The issue was partially mitigated by creating dedicated processes to handle all non-ES queues:
sidekiq['queue_groups'] = [
"feature_category=global_search",
"feature_category!=global_search",
]
This allowed all other jobs to proceed, but the ES jobs were still unhealthy. We fully resolved the problem by returning Maximum bulk request size
and Bulk request concurrency
back to their default values of 10.
Steps to reproduce
- Enable Elasticsearch on the instance that contains a large number of issues and merge requests
- Set
Maximum bulk request size
andBulk request concurrency
to 100 -
ElasticIndexInitialBulkCronWorker
andElasticIndexBulkCronWorker
jobs will create enough garbage that the GC will consume most of the CPU time of the Sidekiq process, blocking other jobs from progressing and eventually leading to scheduling latency in the thousands of seconds
What is the current bug behavior?
Sidekiq becomes bogged down with GC and cannot process jobs efficiently when large values for Maximum bulk request size
are set.
What is the expected correct behavior?
Sidekiq remains healthy regardless of the size of these value.

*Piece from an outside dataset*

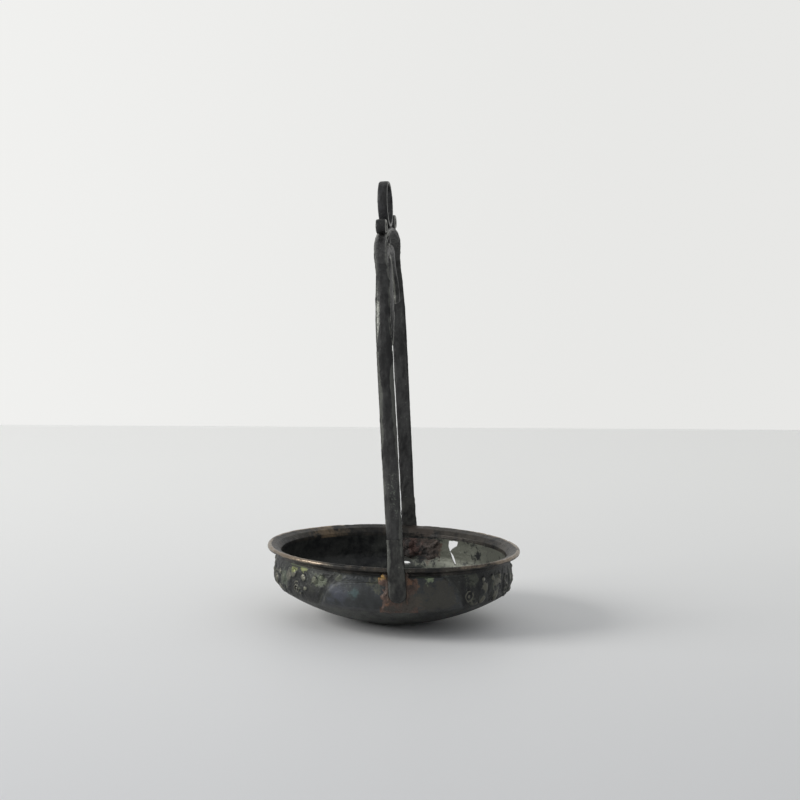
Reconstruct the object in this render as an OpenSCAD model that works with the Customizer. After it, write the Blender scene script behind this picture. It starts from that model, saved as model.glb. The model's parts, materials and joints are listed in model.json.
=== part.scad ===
// Hanging incense burner in cast bronze: a shallow bowl under a tall strap handle with an eye on top.
// Millimetres, +Z up. The origin is on the resting face, on the bowl's axis.
// The handle stands in a plane along X: its front leg is at +X, its rear leg at -X.

/* [Bowl] */
// Outer diameter of the lip
lip_d = 115; // [98:1:140]
// Height of the lip's top above the resting face
bowl_h = 34; // [31:0.5:42]
// Thickness of the cast wall
wall_t = 1.6; // [1.2:0.1:2.2]
// Radius of the flat that the bowl rests on
rest_r = 12; // [8:0.5:16]
// Height of the widest part of the wall
belly_z = 20.8; // [18:0.1:23]
// How far the belly stands out past the neck
belly_swell = 0.9; // [0.3:0.1:1.6]
// Radius of the round between the bottom and the wall
shoulder_round = 9; // [6:0.5:11]
// How far the lip stands out past the neck
lip_overhang = 4.7; // [3.6:0.1:5.6]
// Height of the lip above the neck
lip_h = 4.6; // [4:0.1:5.6]
// Radius of the lip's rounded nose
lip_nose_r = 1.2; // [0.8:0.1:1.5]

/* [Relief] */
// How far a frieze panel stands out from the wall
frieze_t = 0.7; // [0.6:0.1:1.4]
// How far a plain saddle stands out from the wall
saddle_t = 1.0; // [0.6:0.1:1.6]
// Half the width of a saddle at the neck
saddle_top_w = 22.5; // [18:0.5:28]
// Half the width of a saddle at its lower edge
saddle_low_w = 31.5; // [28:0.5:38]
// Width of the sunk line between a saddle and a frieze
groove_w = 1.4; // [0.8:0.1:2.4]
// Height of the lower edge of the relief
relief_z = 13.4; // [12:0.1:15]
// Bosses on each frieze
boss_count = 5; // [3:1:7]
// Radius of a frieze boss
boss_r = 2.9; // [2:0.1:3.6]
// How far a boss stands out from its panel
boss_t = 0.4; // [0.3:0.1:1]
// Width of the largest fault through the wall
hole_w = 4.2; // [3:0.1:5]

/* [Handle] */
// Width of the legs
strap_w = 7; // [5.5:0.1:8.5]
// Thickness of the legs at their crown
strap_t = 2.4; // [1.9:0.1:3.2]
// How far the outer face of the strap is domed
strap_dome = 0.8; // [0.3:0.1:1.2]
// Height of the springing of the arch above the lip
spring_h = 94.3; // [75:0.5:115]
// Rise of the arch above its springing
arch_rise = 50.8; // [46:0.1:58]
// Radius of the haunches of the arch
haunch_r = 42; // [38:0.5:44]
// Width of the arch
crown_w = 5.8; // [4.8:0.1:7]
// Lean of the handle to the side, in degrees
handle_lean = 4.5; // [0:0.1:6]
// How far the handle stands off the bowl's axis
handle_shift = 4; // [0:0.1:5]

/* [Feet] */
// Width of a foot
foot_w = 7.8; // [7:0.1:10]
// Thickness of a foot beside the lip
foot_t = 2.7; // [2.4:0.1:3.4]
// Thickness of a foot at its lower end
foot_end_t = 1.6; // [1.2:0.1:2.4]
// Length of a foot below the lip's top
foot_len = 15.8; // [13:0.1:18]
// Length of a foot above the lip's top
foot_rise = 12.8; // [8:0.1:20]
// Width of the pad under a foot
pad_w = 16.4; // [13:0.1:20]
// Thickness of the pad under a foot
pad_t = 0.8; // [0.5:0.1:1.2]
// Radius of a rivet's shank
rivet_r = 1.1; // [0.8:0.05:1.4]
// Depth of the upper rivet below the lip's top
rivet_top = 8.2; // [7.5:0.1:9]
// Distance between the two rivets of a foot
rivet_gap = 4.6; // [4:0.1:5]
// Thickness of the plate inside the wall
plate_t = 0.8; // [0.5:0.1:1.2]
// Width of a braze fillet
braze_w = 2.2; // [1.2:0.1:3]

/* [Ring and ornament] */
// Outer radius of the hanging ring
ring_r = 10.4; // [8:0.1:13]
// Thickness of the ring's band
ring_t = 1.7; // [1.3:0.1:2.4]
// Width of the ring's band
ring_w = 4.4; // [3.4:0.1:5.2]
// Turn of the ring and the curls away from the handle's plane, in degrees
ring_turn = 4; // [0:1:8]
// Outer radius of a curl
curl_r = 5.1; // [4:0.1:6]
// Width of a curl
curl_w = 4.8; // [3.6:0.1:5.6]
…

Relevant logs and/or screenshots
No consistent errors logged in elasticsearch.log
, though there were occasional timeouts:
{
"severity": "ERROR",
"time": "2021-02-12T04:36:29.619Z",
"correlation_id": "d2a7c7b19bdd68d7273a4879ce1af385",
"message": "bulk_exception",
"error_class": "Faraday::TimeoutError",
"error_message": "execution expired"
}
In htop
we observed that impacted Sidekiq processes would have one threads running at 100% CPU usage while the others were all idle. Taking a backtrace in gdb
, we found that all of the threads were performing a futex
except one, which was performing garbage collection:
Thread 38 (Thread 0x7f2603bff700 (LWP 4245)):
#0 mark_const_entry_i (value=139802650323360, data=0x7f2666631000) at gc.c:4929
#1 0x00007f266852e97d in rb_id_table_foreach_values (tbl=0x7f26586a36a0, func=0x7f26683cfc50 <mark_const_entry_i>, data=0x7f2666631000) at id_table.c:317
...
The remaining threads were either waiting in monitor_enter (monitor=139802430389360) at monitor.c:80
, which occurs when attempting to log an event, or on gvl_acquire_common
when performing miscellaneous tasks. Based on this, it appears that garbage collection is locking the GVL for extended periods of time, blocking all other threads from progressing.
Taking an strace of sidekiq, we observed that the active thread was performing a large number of madvise
calls as expected. Looking at the larger context of these calls, we found this thread was performing a cronjob:elastic_index_initial_bulk_cron
job.
Looking at the calls to Redis, we see it request 10,000 items from the elastic:bulk:initial
key:
*8\r\n$13\r\nzrangebyscore\r\n$27\r\nelastic:bulk:initial:0:zset\r\n$4\r\n-inf\r\n$4\r\n+inf\r\n$10\r\nWITHSCORES\r\n$5\r\nLIMIT\r\n$1\r\n0\r\n$5\r\n10000
This job was still running 17 minutes later when the trace ends, having read 129 MiB from Postgres and written 9 MiB to ES. It performed 20,682 madvise
calls during this time, spending roughly 85% of its time in userland performing GC or checking the time, which is done very frequently when in GC:
PID 18511
15120562 syscalls, active time: 256768.312ms, user time: 634376.875ms, total time: 1023154.625ms
start time: 19:32:56.845377 end time: 19:49:59.999988
syscall count total (ms) max (ms) avg (ms) min (ms) errors
----------------- -------- ---------- ---------- ---------- ---------- --------
clock_gettime 14998749 253977.031 53.178 0.017 0.006
futex 18754 131512.750 7603.952 7.013 0.006 EAGAIN: 2961 ERESTARTSYS: 3 ERESTART_RESTARTBLOCK: 1 ETIMEDOUT: 58
madvise 20682 1090.404 1.955 0.053 0.009
Possible fixes
The docs make it sound as if Maximum bulk request size
and Bulk request concurrency
are only intended to impact the gitlab-elasticsearch-indexer
process, not the jobs run within Sidekiq itself. Perhaps the jobs performed by sidekiq itself should not be updated by them?
If we do intend to include cronjob:elastic_index_bulk_cron
and cronjob:elastic_index_initial_bulk_cron
, then we should block prevent values this large from being used.